Essentially, we consider P2P simultaneously as a social relation and mode of exchange, as a technological infrastructure and as a mode of production, and all aspects combined contribute to the creation of a new post-capitalist model, a new phase in the evolution of the organization of human societies. This will necessitate an extensive discussion on what we call the “phase transition” in the political and social sense. In other words, how do we envisage this predicted transition to a new form of social organization?

We attempt to show that P2P dynamics are already creating the seed-form institutions (at the micro- and intermediary scale) that prefigure a new societal model. In a nutshell, P2P is leading to a model of society in which:

Civil society has become productive through the participation of citizens in the common creation of value through commons. We observe a shift from a society where the commons is marginal, to a society in which the commons institutions form the core of social and economic organization. The market has become “ethical” through the emergence of generative economic practices. We refer to the emergence of cooperative and solidarity-based economic forms for the allocation of financial and physical resources for the reproduction of life; this means a shift from a extractive to a generative economy. The “partner state” is a facilitating and enabling state, which creates the general capacities for a contributory economy and society. This is a shift from a form of state which is at the service of the ruling elites and their extractive value practices, to a form of state that is thoroughly participatory and creates the conditions for maximal personal and social autonomy.

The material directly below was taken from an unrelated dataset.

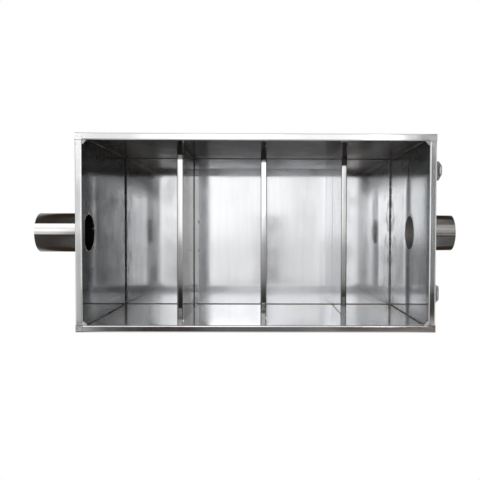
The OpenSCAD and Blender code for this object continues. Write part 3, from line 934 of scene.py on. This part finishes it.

In this pluralistic commonwealth, multiple forms of value creation and distribution will co-exist, but most likely around the common attractor that is the commons. The aim of this text is not to create a “totalitarianism” of the commons, the equivalent of those social forces which aim for a total state or a total market, but to make the commons a core institution which “disciplines” all other social forms towards obtaining the maximal common good and the maximum individual freedom.